WHAT THE EXERCISE ASKS ▸ The exercise asks for every line of the data to be reproduced exactly.

GIVEN MATERIAL ▸
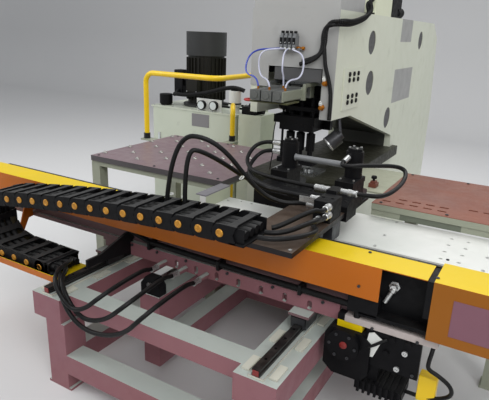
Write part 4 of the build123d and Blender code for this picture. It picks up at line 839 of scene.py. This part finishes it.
def selector_ends():
    """Front ends of the three selector cylinders with their screws, and the plate under them."""
    places, ends = [], Solid()
    for x in (-66, 0, 66):
        places += [(x + a, -447, 1346 + b) for a in (-21, 21) for b in (-19, 19)]
        ends.box((x - 29, x + 29), (-462, -446), (1320, 1372))
        ends.turned((x, -462, 1346), FRONT, disc(17, 5), 28)
    screws(places, "cylinder_screws", "dark_steel", "ram", 3.5, 3, FRONT)
    ends.done("cylinder_ends", "cylinder_grey", "ram", 3.0)
    Solid().box((-108, 108), (-440, -290), (1306, 1314)).done("cylinder_base", "olive_paint", "ram", 1.0)


def cabinet():
    """Servo valve behind the cabinet with its knob, and the cabinet's base."""
    motor = [(0, 0), (26, 0), (26, 60), (34, 64), (34, 150), (22, 156), (0, 156)]
    valve = Solid().box((150, 246), (760, 900), (1786, 1990)).box((176, 240), (900, 1010), (1830, 1950))
    valve.turned((205, 905, 1800), (0.1, 1, 0.08), motor, 28)
    valve.done("valve_head", "black_paint", "machine", 4.0)
    knob = [(0, 0), (20, 0), (20, 26), (26, 30), (26, 52), (14, 56), (0, 56)]
    Solid().turned((198, 1010, 1890), REAR, knob, 28).done("valve_knob", "valve_grey", "machine", 2.0)
    Solid().box((-246, 246), (396, 1020), (1777, 1786)).done("cabinet_base", "black_paint", "machine", 1.0)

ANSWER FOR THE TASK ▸
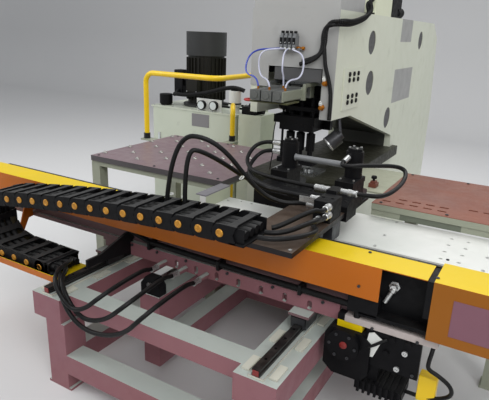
Write part 4 of the build123d and Blender code for this picture. It picks up at line 839 of scene.py. This part finishes it.
def selector_ends():
    """Front ends of the three selector cylinders with their screws, and the plate under them."""
    places, ends = [], Solid()
    for x in (-66, 0, 66):
        places += [(x + a, -447, 1346 + b) for a in (-21, 21) for b in (-19, 19)]
        ends.box((x - 29, x + 29), (-462, -446), (1320, 1372))
        ends.turned((x, -462, 1346), FRONT, disc(17, 5), 28)
    screws(places, "cylinder_screws", "dark_steel", "ram", 3.5, 3, FRONT)
    ends.done("cylinder_ends", "cylinder_grey", "ram", 3.0)
    Solid().box((-108, 108), (-440, -290), (1306, 1314)).done("cylinder_base", "olive_paint", "ram", 1.0)


def cabinet():
    """Servo valve behind the cabinet with its knob, and the cabinet's base."""
    motor = [(0, 0), (26, 0), (26, 60), (34, 64), (34, 150), (22, 156), (0, 156)]
    valve = Solid().box((150, 246), (760, 900), (1786, 1990)).box((176, 240), (900, 1010), (1830, 1950))
    valve.turned((205, 905, 1800), (0.1, 1, 0.08), motor, 28)
    valve.done("valve_head", "black_paint", "machine", 4.0)
    knob = [(0, 0), (20, 0), (20, 26), (26, 30), (26, 52), (14, 56), (0, 56)]
    Solid().turned((198, 1010, 1890), REAR, knob, 28).done("valve_knob", "valve_grey", "machine", 2.0)
    Solid().box((-246, 246), (396, 1020), (1777, 1786)).done("cabinet_base", "black_paint", "machine", 1.0)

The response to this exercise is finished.